WHAT NEEDS TO BE DONE: Give the count of lines in the data that include "picture", with no other words.

[start]

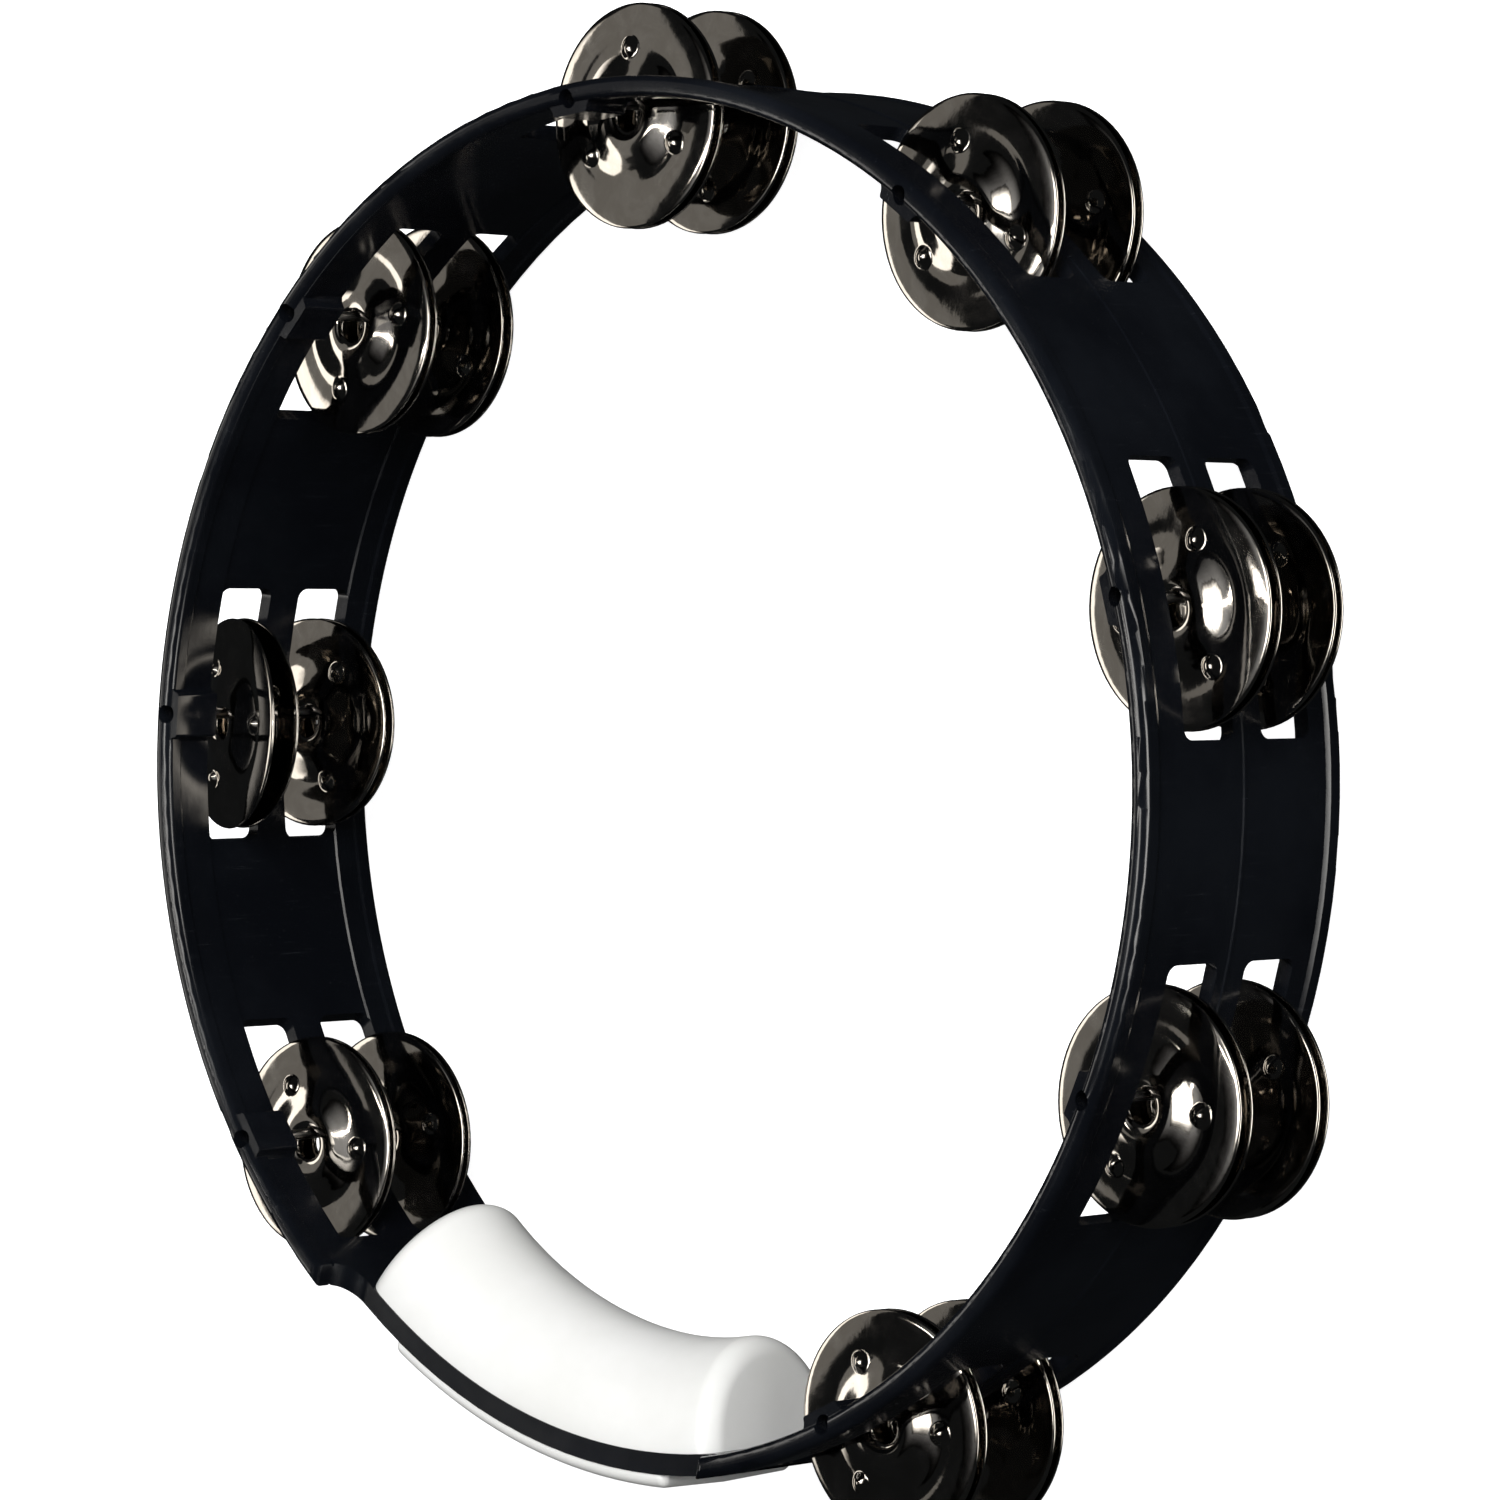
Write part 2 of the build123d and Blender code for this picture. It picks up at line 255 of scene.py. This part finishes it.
SHELL, GRIP, JINGLE, PIN = shell_material(), grip_material(), jingle_material(), pin_material()


def paint(obj, material):
    obj.data.materials.clear()
    obj.data.materials.append(material)


# ------------------------------------------------------------- jingle discs
def spline(points, samples_per):
    """Catmull-Rom through the points, samples_per steps in each stretch."""
    p = [np.array(q, float) for q in points]
    p = [2 * p[0] - p[1]] + p + [2 * p[-1] - p[-2]]
    out = []
    for i in range(1, len(p) - 2):
        steps = samples_per[i - 1]
        for k in range(steps):
            t = k / steps
            a, b, c, d = p[i - 1], p[i], p[i + 1], p[i + 2]
            out.append(
                0.5 * ((2 * b) + (c - a) * t + (2 * a - 5 * b + 4 * c - d) * t**2 + (3 * b - a - 3 * c + d) * t**3)
            )
    out.append(p[-2])
    return out


def disc_shape():
    """A stamped disc 0.6 mm thick: crater round the hole, dome, valley, flange, rolled lip, three punched bumps."""
    mid = spline(PROFILE, [3, 3, 3, 3, 4, 7, 8, 7, 6, 3, 3, 2, 2])
    mid = np.array(mid)
    tangent = np.gradient(mid, axis=0)
    tangent /= np.linalg.norm(tangent, axis=1)[:, None]
    normal = np.stack([-tangent[:, 1], tangent[:, 0]], 1)
    half = JINGLE_T / 2
    top = mid + normal * half
    under = mid - normal * half

    def cap(centre, out, steps=5):
        """Half circle round the sheet's edge, from the top face to the underside."""
        n = np.array([-out[1], out[0]])
        ring = []
        for k in range(1, steps):
            t = math.pi * k / steps
            ring.append(centre + half * (math.cos(t) * n + math.sin(t) * out))
        return ring

    outer = cap(mid[-1], tangent[-1])
    inner = cap(mid[0], -tangent[0])
    loop = list(top) + outer + list(under[::-1]) + [q for q in inner]
    side = [1] * len(top) + [0] * len(outer) + [-1] * len(under) + [0] * len(inner)
    angles = []
    for k in range(3):
        base = 120.0 * k
        angles += [base + v for v in np.arange(-10.8, 10.81, 1.2)]
        angles += [base + 10.8 + (120 - 21.6) * (j + 1) / 20 for j in range(19)]
    angles = sorted(angles)
    verts, faces = [], []
    for a in angles:
        c, s = math.cos(math.radians(a)), math.sin(math.radians(a))
        for (r, h), kind in zip(loop, side):
            x, y = r * c, r * s
            for k in range(3):
                bx, by = DIMPLE_RING * math.cos(2 * math.pi * k / 3), DIMPLE_RING * math.sin(2 * math.pi * k / 3)
                d = math.hypot(x - bx, y - by)
                if d < 2.15 and kind:
                    u = d / 2.15
                    h = h + 1.23 * (1 - u * u) ** 1.25
            verts.append((x * MM, y * MM, h * MM))
    m, n = len(angles), len(loop)
    for i in range(m):
        j = (i + 1) % m
        for k in range(n):
            q = (k + 1) % n
            faces.append((i * n + k, i * n + q, j * n + q, j * n + k))
    return np.array(verts), faces


DISC_VERTS, DISC_FACES = disc_shape()


def disc_mesh(name, turn):
    """The disc with its bumps turned round its axis, so that the object's own axes can stay with the row's."""
    c, s = math.cos(turn), math.sin(turn)
    v = DISC_VERTS @ np.array([[c, s, 0], [-s, c, 0], [0, 0, 1]])
    mesh = bpy.data.meshes.new(name)
    mesh.from_pydata(v.tolist(), [], DISC_FACES)
    mesh.update()
    if sum(p.normal.z for p in mesh.polygons if p.center.z > 0.0006) < 0:
        mesh.flip_normals()
    mesh.polygons.foreach_set("use_smooth", [True] * len(mesh.polygons))
    mesh.materials.append(JINGLE)
    return mesh


hang = Vector((HANG * math.cos(math.radians(HANG_A)), HANG * math.sin(math.radians(HANG_A)), 0))
for n, a in enumerate(STATIONS, 1):
    c, s = math.cos(math.radians(a)), math.sin(math.radians(a))
    for k, place in enumerate(("upper_top", "upper_bottom", "lower_top", "lower_bottom")):
        height, lean, turn = ATTITUDE[n][k]
        up = 1 if k % 2 == 0 else -1
        q = math.radians(lean)
        nz = Vector((c * math.sin(q), s * math.sin(q), math.cos(q))) * up
        ref = Vector((1, 0, 0))
        ref = (ref - nz * ref.dot(nz)).normalized()
        side = nz.cross(ref)
        bump = Vector((math.cos(math.radians(turn)), math.sin(math.radians(turn)), 0))
        spin = math.atan2(bump.dot(side), bump.dot(ref))
        centre = Vector((PIN_CIRCLE * c + SHIFT[0], PIN_CIRCLE * s + SHIFT[1], height)) + hang
        name = f"jingle_{n}_{place}"
        obj = bpy.data.objects.new(name + "_disc", disc_mesh(name + "_disc", spin))
        bpy.context.scene.collection.objects.link(obj)
        place_at = Matrix((
            (ref.x, side.x, nz.x, centre.x * MM),
            (ref.y, side.y, nz.y, centre.y * MM),
            (ref.z, side.z, nz.z, centre.z * MM),
            (0, 0, 0, 1),
        ))
        obj.matrix_world = place_at
        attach(obj, name)
        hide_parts(name)

# -------------------------------------------------------- carried-over CAD
paint(NODES["frame"], SHELL)
paint(NODES["grip_inner_pad"], GRIP)
paint(NODES["grip_outer_pad"], GRIP)
for n in range(1, 9):
    paint(NODES[f"pin_{n}"], PIN)

# --------------------------------------------------------------------- stage
TOWARDS = Vector((math.cos(math.radians(14.85)), math.sin(math.radians(14.85)), 0))
ABOVE = Vector((-math.sin(math.radians(14.85)), math.cos(math.radians(14.85)), 0))


def direction(azimuth, rise=0.0):
    """Unit vector: azimuth 0 is along the ring's axis, 45 the camera's side, rise is towards the picture's top."""
    a, e = math.radians(azimuth), math.radians(rise)
    return (Vector((0, 0, 1)) * math.cos(a) + TOWARDS * math.sin(a)) * math.cos(e) + ABOVE * math.sin(e)


def emission(name, colour, strength):
    m = bpy.data.materials.new(name)
    m.use_nodes = True
    t = m.node_tree
    t.nodes.clear()
    out = t.nodes.new("ShaderNodeOutputMaterial")
    e = t.nodes.new("ShaderNodeEmission")
    glow = t.nodes.new("ShaderNodeAttribute")
    glow.attribute_name = "glow"
    gain = t.nodes.new("ShaderNodeMath")
    gain.operation = "MULTIPLY"
    gain.inputs[1].default_value = strength
    e.inputs["Color"].default_value = (*colour, 1)
    t.links.new(glow.outputs["Fac"], gain.inputs[0])
    t.links.new(gain.outputs[0], e.inputs["Strength"])
    t.links.new(e.outputs[0], out.inputs["Surface"])
    return m


def card(name, azimuths, rises, strength, colour=(1, 1, 1), distance=1.4, soft=(0.0, 0.0)):
    """A studio softbox or card, seen only in reflections: a curved sheet between two azimuths and two rises.
    soft is how much of each half fades out towards the edge."""
    verts, faces, glow = [], [], []
    na, nr = 24, 24
    for i in range(na + 1):
        for j in range(nr + 1):
            a = azimuths[0] + (azimuths[1] - azimuths[0]) * i / na
            e = rises[0] + (rises[1] - rises[0]) * j / nr
            verts.append(direction(a, e) * distance + Vector((0, 0, 0.026)))
            g = 1.0
            for u, k in ((i / na, soft[0]), (j / nr, soft[1])):
                d = 1 - abs(2 * u - 1)
                if k > 0:
                    w = min(1.0, d / k)
                    g *= w * w * (3 - 2 * w)
            glow.append(g)
    for i in range(na):
        for j in range(nr):
            k = i * (nr + 1) + j
            faces.append((k, k + 1, k + nr + 2, k + nr + 1))
    mesh = bpy.data.meshes.new(name)
    mesh.from_pydata(verts, [], faces)
    mesh.attributes.new("glow", "FLOAT", "POINT").data.foreach_set("value", glow)
    mesh.materials.append(emission(name, colour, strength))
    obj = bpy.data.objects.new(name, mesh)
    bpy.context.scene.collection.objects.link(obj)
    obj.visible_camera = False
    obj.visible_diffuse = False
    obj.visible_shadow = False
    return obj


card("softbox_front", (-11, 14.5), (-17, 20), 7.0, (1.0, 0.985, 0.95), soft=(0.5, 0.5))
card("softbox_front_spill", (-32, 26), (-26, 30), 0.55, (0.95, 0.97, 1.0), distance=1.45, soft=(0.8, 0.8))
card("softbox_right", (74, 96), (-34, 34), 8.0, (1.0, 0.985, 0.95), soft=(0.3, 0.5))
card("lamp_bar", (-33, -3), (1.8, 3.4), 14.0, (1.0, 0.97, 0.92), distance=1.35, soft=(0.3, 0.0))
card("grey_card", (-54, -41.5), (-13, 36), 0.24, (1.0, 0.98, 0.94))
card("white_panel", (-67, -54), (-24, 24), 2.4, (1.0, 0.97, 0.92), soft=(0.15, 0.3))


def area(name, at, size, power, colour=(1, 1, 1)):
    light = bpy.data.lights.new(name, "AREA")
    light.shape = "DISK"
    light.size = size
    light.energy = power
    light.color = colour
    obj = bpy.data.objects.new(name, light)
    bpy.context.scene.collection.objects.link(obj)
    obj.location = at
    obj.rotation_mode = "QUATERNION"
    obj.rotation_quaternion = Vector(at).to_track_quat("Z", "Y")
    obj.visible_glossy = False
    return obj


area("soft_key", direction(25, 25) * 1.5, 1.0, 26)
area("soft_side", direction(75, 10) * 1.5, 1.0, 9)
area("soft_fill", direction(-55, 20) * 1.6, 1.4, 5)
area("soft_under", direction(0, -50) * 1.6, 1.2, 5)

floor_mesh = bpy.data.meshes.new("floor")
verts, faces = [(0, 0, 0)], []
rings = [0.4, 1.2, 3.0, 5.0, 5.8, 6.0]
rises = [0, 0, 0, 0.25, 1.2, 5.0]
m = 48
for r, h in zip(rings, rises):
    for k in range(m):
        verts.append((r * math.cos(2 * math.pi * k / m), r * math.sin(2 * math.pi * k / m), h))
for k in range(m):
    faces.append((0, 1 + k, 1 + (k + 1) % m))
for i in range(len(rings) - 1):
    for k in range(m):
        a, b = 1 + i * m + k, 1 + i * m + (k + 1) % m
        faces.append((a, a + m, b + m, b))
floor_mesh.from_pydata([(x, y, z - 0.0003) for x, y, z in verts], [], faces)
for p in floor_mesh.polygons:
    p.use_smooth = True
floor = bpy.data.objects.new("floor", floor_mesh)
bpy.context.scene.collection.objects.link(floor)
paper = bpy.data.materials.new("paper")
paper.use_nodes = True
b = paper.node_tree.nodes["Principled BSDF"]
b.inputs["Base Color"].default_value = (0.82, 0.82, 0.82, 1)
b.inputs["Roughness"].default_value = 0.9
b.inputs["Specular IOR Level"].default_value = 0.1
b.inputs["Emission Color"].default_value = (1, 1, 1, 1)
b.inputs["Emission Strength"].default_value = 0.92
floor_mesh.materials.append(paper)
floor.visible_glossy = False
floor.visible_diffuse = False

world = bpy.data.worlds.new("studio")
bpy.context.scene.world = world
world.use_nodes = True
world.node_tree.nodes["Background"].inputs[0].default_value = (0.85, 0.93, 1.0, 1)
world.node_tree.nodes["Background"].inputs[1].default_value = 0.012

scene = bpy.context.scene
scene.view_settings.view_transform = "Standard"
scene.view_settings.look = "None"

# -------------------------------------------------------------------- camera
lens = bpy.data.cameras.new("camera")
lens.sensor_width = 36
lens.lens = 36 * 5906.1 / 1500
lens.clip_start, lens.clip_end = 0.05, 50
camera = bpy.data.objects.new("camera", lens)
scene.collection.objects.link(camera)
camera.matrix_world = Matrix((
    (0.695191, -0.269772, 0.666283, 0.728376),
    (0.184327, 0.962815, 0.197511, 0.218371),
    (-0.694790, -0.014494, 0.719067, 0.804031),
    (0, 0, 0, 1),
))
scene.camera = camera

[end]

THE COMPLETED TASK: 2